The Story Behind the "Year Zero" Set

At a Marlborough, Massachusetts warehouse, the floor is jam packed with illustrated panels. In shades of blues and greys, they’re sprawled across the ground and are beginning to creep up the walls. Larger than life, the imagery they evoke feels miles away from Massachusetts—and it is: the scenes they depict are mostly of Long Beach, California. A few are of Cambodia: the ruins of a Buddhist temple, a pile of skulls.

Brett Rochford

Brett Rochford works for BeNT Productions, MRT’s longtime scene shop partner. As Charge Artist, he helps make sure Scenic Designer Randall Parsons’ vision is effectively executed by the build team - specifically when it comes to the painting and texture. For Year Zero, that carries a somewhat unusual responsibility: replicating a set of hand-watercolored illustrations done by Parsons, at 24 times their original size. He’s currently in the thick of the work, painting with a brush affixed to the end of a long pole.

Painting panels

Comics are referenced throughout Year Zero, and the illustrations are in a “graphic novel style” (Parsons, like the character Vuthy, is quick to draw the distinction from comics). Heavily focused on line and form, they retain a great deal of artistry without aiming for literal representation. The notion might seem whimsical, but Parsons’ inspiration for the illustrations originated in a practical matter: the action of the play takes place almost exclusively in Vuthy and his sister Ra’s apartment—but not quite. There’s a scene at a temple; another in a car. How to create continuity in the set for those isolated scenes? The panels, which will frame the stage and infuse the set, offer a unified lens through which to watch the action.

Set model

This lens carries possibilities for reinterpreting the play; Parsons explains that the panels help bridge between the real and the imaginary. Perhaps it’s a “memory play,” the reminiscences of Vuthy long after the curtain closes, drawing the graphic novel he’s always aspired to draw and thinking back to his youth in Long Beach?

Projection

Meanwhile, back at the Marlborough scene shop, Brett Rochford puts the finishing touches on the scenes that will soon grace the MRT stage. His brush is fixed to the end of a long pole and dipped in watered-down scene paint; acrylic-based, it “extends” easily, blurring colors to match designer Parsons’ originals.
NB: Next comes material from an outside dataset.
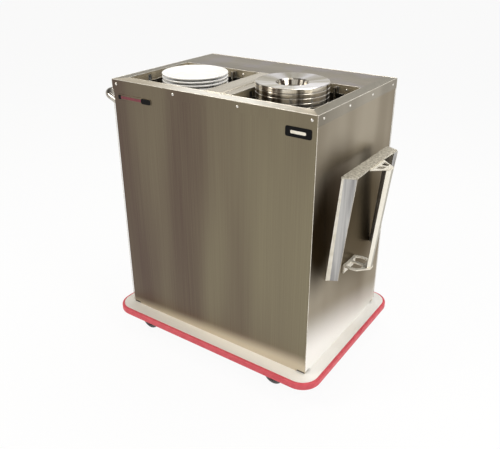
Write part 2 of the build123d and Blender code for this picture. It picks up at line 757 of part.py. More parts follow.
# Each caster: fork, axle and wheel, trailing towards -X at rest
leg_inner = wheel_width / 2 + 3.0
leg_sheet = 3.0
leg_outer = leg_inner + leg_sheet
pivot_height = 78.0
pivot_forward = -8.0
pedal_pin = 3.0
caster_spots = [
    ("front_left", -caster_spread_x / 2, -caster_spread_y / 2, False),
    ("front_right", caster_spread_x / 2, -caster_spread_y / 2, True),
    ("rear_left", -caster_spread_x / 2, caster_spread_y / 2, False),
    ("rear_right", caster_spread_x / 2, caster_spread_y / 2, True),
]
for name, x, y, braked in caster_spots:
    axle_x = x - caster_trail
    with BuildPart() as fork:
        with BuildSketch(Plane.XY.offset(crown_top - crown_sheet)):
            with Locations((x, y)):
                Circle(26.0)
                Circle(kingpin_radius + 0.3, mode=Mode.SUBTRACT)
        extrude(amount=crown_sheet)
        for face_y in (y + leg_outer, y - leg_inner):
            with BuildSketch(Plane.XZ.offset(-face_y)):
                Polygon(
                    (x + 14, crown_top - 1.0),
                    (x - 14, crown_top - 1.0),
                    (x - 34, 84.0),
                    (axle_x - 11.4, wheel_radius + 4),
                    (axle_x + 11.0, wheel_radius - 5),
                    (x + 3, 72.0),
                )
                with Locations((axle_x, wheel_radius)):
                    Circle(12.0)
                    Circle(axle_radius + 0.02, mode=Mode.SUBTRACT)
                if braked:
                    with Locations((x + pivot_forward, pivot_height)):
                        Circle(pedal_pin + 0.08, mode=Mode.SUBTRACT)
            extrude(amount=leg_sheet)
    finish(fork, f"caster_fork_{name}")

    with BuildPart() as axle:
        for start, end, radius in (
            (-leg_outer, leg_outer, axle_radius),
            (-leg_outer - 3.0, -leg_outer, 8.0),
            (leg_outer, leg_outer + 3.0, 8.0),
        ):
            with BuildSketch(Plane.XZ.offset(-(y + end))):
                with Locations((axle_x, wheel_radius)):
                    Circle(radius)
            extrude(amount=end - start)
    finish(axle, f"caster_axle_{name}")

    half_tread = wheel_width / 2
    with BuildPart() as wheel:
        with BuildSketch(Plane(origin=(axle_x, y, wheel_radius), x_dir=(1, 0, 0), z_dir=(0, 0, 1))):
            with BuildLine():
                Polyline(
                    (axle_radius + running_gap, -half_tread - 2.0),
                    (10.5, -half_tread - 2.0),
                    (12.0, -half_tread + 5.0),
                    (24.0, -half_tread + 5.0),
                    (26.0, -half_tread),
                    (33.5, -half_tread),
                )
                ThreePointArc(
                    (33.5, -half_tread), (36.7, -half_tread + 1.3), (wheel_radius, -half_tread + 4.5)
                )
                Line((wheel_radius, -half_tread + 4.5), (wheel_radius, half_tread - 4.5))
                ThreePointArc((wheel_radius, half_tread - 4.5), (36.7, half_tread - 1.3), (33.5, half_tread))
                Polyline(
                    (33.5, half_tread),
                    (26.0, half_tread),
                    (24.0, half_tread - 5.0),
                    (12.0, half_tread - 5.0),
                    (10.5, half_tread + 2.0),
                    (axle_radius + running_gap, half_tread + 2.0),
                    (axle_radius + running_gap, -half_tread - 2.0),
                )
            make_face()
        revolve(axis=Axis((axle_x, y, wheel_radius), (0, 1, 0)))
    finish(wheel, f"caster_wheel_{name}")

    # Brake pedal on the casters at the right end: an arm beside the fork, and a tread behind the wheel
    if braked:
        arm_inner = y + leg_outer + 0.4
        with BuildPart() as pedal:
            with BuildSketch(Plane.XZ.offset(-(arm_inner + 3.0))):
                Polygon(
                    (x + pivot_forward + 7, pivot_height + 5),
                    (x + pivot_forward - 9, pivot_height + 5),
                    (x - 96, 70.0),
                    (x - 96, 66.0),
                    (x - 70, 62.0),
                    (x + pivot_forward - 4, pivot_height - 8),
                    (x + pivot_forward + 7, pivot_height - 5),
                )
            extrude(amount=3.0)
            with BuildSketch(Plane.XZ.offset(-arm_inner)):
                with Locations((x + pivot_forward, pivot_height)):
                    Circle(pedal_pin)
            extrude(amount=leg_sheet + 0.4)
            with BuildSketch(Plane.XY.offset(66.0)):
                with Locations((x - 85, y + 5.0)):
                    Rectangle(22.0, 2 * (arm_inner - y - 5.0))
            extrude(amount=4.0)
        finish(pedal, f"brake_pedal_{name}")
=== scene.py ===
import bpy
import bmesh
import math
from mathutils import Matrix, Vector


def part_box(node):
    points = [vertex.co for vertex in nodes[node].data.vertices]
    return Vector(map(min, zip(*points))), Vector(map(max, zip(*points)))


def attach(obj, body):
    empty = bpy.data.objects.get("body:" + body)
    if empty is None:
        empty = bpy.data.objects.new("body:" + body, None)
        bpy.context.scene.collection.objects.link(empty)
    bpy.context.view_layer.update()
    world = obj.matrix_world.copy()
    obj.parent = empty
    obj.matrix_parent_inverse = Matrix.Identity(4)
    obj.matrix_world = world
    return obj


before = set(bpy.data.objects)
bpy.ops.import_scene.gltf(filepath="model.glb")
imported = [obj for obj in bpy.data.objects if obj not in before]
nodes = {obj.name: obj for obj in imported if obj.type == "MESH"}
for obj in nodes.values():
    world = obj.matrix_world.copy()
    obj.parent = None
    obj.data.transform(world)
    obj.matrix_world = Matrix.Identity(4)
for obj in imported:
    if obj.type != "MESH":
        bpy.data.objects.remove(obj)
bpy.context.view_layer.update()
print("frame loaded:", len(nodes), "CAD nodes")


# colours are written as sRGB hex and turned to linear once, here
def linear(hexColour):
    parts = [int(hexColour[i:i + 2], 16) / 255 for i in (0, 2, 4)]
    return tuple(c / 12.92 if c <= 0.04045 else ((c + 0.055) / 1.055) ** 2.4 for c in parts) + (1.0,)


# adds one node with its settings, and fills or links its inputs
def addNode(tree, kind, inputs=None, **settings):
    node = tree.nodes.new(kind)
    for name, value in settings.items():
        setattr(node, name, value)
    for name, value in (inputs or {}).items():
        if isinstance(value, bpy.types.NodeSocket):
            tree.links.new(value, node.inputs[name])
        else:
            node.inputs[name].default_value = value
    return node


# a new material with its shader, on which everything that is the same all over is set
def startMaterial(name, fixed):
    material = bpy.data.materials.new(name)
    material.use_nodes = True
    tree = material.node_tree
    tree.nodes.clear()
    shader = addNode(tree, "ShaderNodeBsdfPrincipled", fixed)
    addNode(tree, "ShaderNodeOutputMaterial", {"Surface": shader.outputs[0]})
    return material, tree, shader


# the camera, solved from the cabinet's straight edges
camera = {
    "place": (1.1286, -1.654, 1.432),  # metres
    "right": (0.8241, 0.5664, 0.0),
    "up": (-0.2514, 0.3658, 0.8961),
    "lens": 42.81,  # mm
    "sensor": 36.0,  # mm
    "clip": (0.05, 120.0),  # metres
}
cameraData = bpy.data.cameras.new("studioCamera")
cameraData.lens, cameraData.sensor_width = camera["lens"], camera["sensor"]
cameraData.clip_start, cameraData.clip_end = camera["clip"]
cameraObject = bpy.data.objects.new("studioCamera", cameraData)
bpy.context.scene.collection.objects.link(cameraObject)
right, up = Vector(camera["right"]).normalized(), Vector(camera["up"]).normalized()
turn = Matrix((right, up, right.cross(up))).transposed().to_4x4()
cameraObject.matrix_world = Matrix.Translation(camera["place"]) @ turn
bpy.context.scene.camera = cameraObject
print("camera placed")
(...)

Another scene is still in the early stages: a digital line drawing, derived from the watercolor, is projected directly onto a blank panel, where it is traced and filled. The works Parsons cites as his inspirations for the set (The Watchmen, The Walking Dead) are more in the “graphic novel” camp than they are “comics.” But the superhero sensibility is palpable. The world should be a fitting one for the likes of Vuthy, Ra, Han and Glenn—and for all of us watching.